E’ uscito un nuovo romanzo del re del cyberpunk William Gibson: Zero History. Interessante perché nel fiume di consensi spesso acritici nei confronti di Internet, la voce di Gibson alimenta il sospetto che non è tutto oro ciò che luccica. Anzi. L’autore mette in guardia dal fanatismo del web e ci avvisa che corriamo tutti il rischio di essere sepolti da un’orgia di collegamenti, tweet e messaggistica istantanea, il cui flusso spasmodico e spesso immotivato rende la psiche umana succuba e passiva. Lo diceva già Niklas Luhman, il filosofo tedesco, quando scriveva che “troppa informazione non illumina più”.
Nel suo romanzo Gibson mette alla berlina gli “effetti collaterali” dei social network, un moloch che domina la rete e che esilia la creatività individuale, cospargendo ovunque tentativi di partecipazione collettiva che si traducono in realtà in meri simulacri, alla stregua dei sepolti imbiancati. La proposta, sicuramente shoccante, è che meglio autoesiliarsi e sparire dal web, piuttosto che partecipare all’infernale videogioco dell’annullamento della propria personalità.

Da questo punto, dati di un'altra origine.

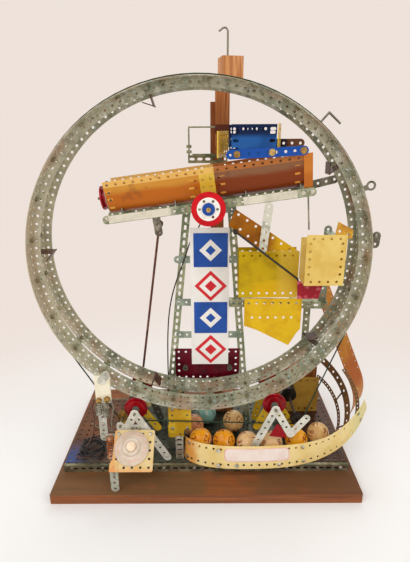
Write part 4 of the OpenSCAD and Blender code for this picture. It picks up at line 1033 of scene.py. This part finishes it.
def plate_screws():
    root, brass = Pile(), Pile()
    front = (0, -1, 0)
    girder_y, girder_z, hopper_y = -97, 24.35, -50

    def bolt(x, y, z, turn):
        screw(root, (x, y, z), front, turn)
        nut(root, (x, y + METAL_T, z), (0, 1, 0), turn * 0.4)

    for x in (-118.65, -105.95):
        bolt(x, -89, 98, x)
    for y, z in ((-90, 81.2), (-89, 106.6)):
        bolt(-165.65, y, z, z)
    for x, z in ((-56.45, 74.55), (-31.05, 74.55), (-56.45, 112.65)):
        bolt(x, -58.9, z, x)
    for u, v in ((57.15, 57.15), (6.35, 57.15)):
        spot = button_place(u, v, 0)
        screw(root, spot, button_place(u, v, -1) - spot, u, radius=2.8, height=1.5)
    for x in (-222.3, -171.5, -120.7, -69.9, -19.1, 31.7, 82.5, 133.3, 184.1, 222.2):
        screw(root, (x, girder_y, girder_z), front, x, radius=2.7)
    root.piece("plate_screws", "nickel", "zinc", smooth=True)
    for k, (x, z) in enumerate(((45.5, 521.4), (94.5, 524.0), (138, 526.3))):
        screw(brass, (x, hopper_y, z), front, 0.4 + k, radius=3.3, height=2.0, washer=1.5)
    for at, turn, radius, height in (((ROCK_CENTRE[0], -69, ROCK_CENTRE[1]), 0.9, 3.4, 2.2),
                                     ((-167, -97, 155), 0.5, 3.6, 1.8), ((-154, -97, 157), 1.4, 4.0, 1.8)):
        screw(brass, at, front, turn, radius, height)
    brass.piece("brass_screws", "brass", "brass", smooth=True)


make_guard()
make_track()
make_leads()
make_sign()
make_rail_labels()
make_balls()
plate_screws()


# The paint that each node of the CAD wears

for paint, nodes in {
    "base_wood": "base_board",
    "deck_girder": "deck_girders",
    "deck_brown": "deck_plate_left deck_plate_right",
    "deck_dark": "deck_plate_centre",
    "frame_metal": "tower_legs side_girders crown_girder cross_bars trough_rails",
    "tower_paint": "tower_plates",
    "brass": "pivot_axle idler_pulley",
    "black_steel": "motor_pulley",
    "dull_brass": "ring_bolts",
    "guard_metal": "guard_bolts",
    "disc": "roundel",
    "white_board": "sign_board",
    "bracket_paint": "roller_brackets",
    "pale_strip": "contact_stand",
    "bracket_amber": "box_bracket",
    "dull_steel": "roller_shafts rock_arm hook_wire trip_arms",
    "cord": "drive_cord",
    "motor_black": "motor",
    "ochre_plate": "motor_mount",
    "pine": "post_timbers foot_blocks",
    "pine_block": "top_block",
    "hopper_blue": "hopper_walls",
    "carrier_paint": "hopper_carrier",
    "gold_plate": "hopper_ends",
    "yellow_plate": "deck_upright",
    "apron_yellow": "chute_apron",
    "box_yellow": "receiving_box",
    "brace_amber": "diagonal_plate",
    "lemon_plate": "chute_walls",
    "chute_amber": "outer_chute",
    "cream_plate": "rock_lever",
    "button_cream": "button_plate",
    "block_cream": "contact_block",
    "porcelain": "push_housing",
    "ivory_push": "push_button",
    "wheel_metal": "front_ring rear_ring",
    "scoop_brown": "ball_scoops",
    "trough_amber": "trough_left",
    "trough_yellow": "trough_middle",
    "trough_brown": "trough_right",
    "cradle_paint": "trough_cradles",
    "crimson": "left_rollers right_rollers",
    "end_crimson": "end_pulley",
    "rusty_rod": "push_rod",
}.items():
    for node in nodes.split():
        for slot in NODES[node].material_slots:
            slot.material = PAINTS[paint].material

SCENE.view_settings.view_transform = "Standard"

L’ostentazione in rete gratifica perché ci rende famosi, è vero. Ma per un brevissimo tempo illusorio, perché la dinamica stessa della rete è simile a quella di un mostro onnivoro e insaziabile, che tutto consuma e annulla nel medesimo istante in cui lo fagocita. La vanità dell’apparire sembra saziata, ma presto ci si convince che è già passato. Viene in mente la profezia di Andy Warhol, quando ipotizzava che presto sarebbe arrivato il tempo in cui tutti avrebbero beneficiato del loro momento di celebrità. Quel tempo è arrivato. Ma il costo della vanità è troppo alto per potere accontentare l’anima.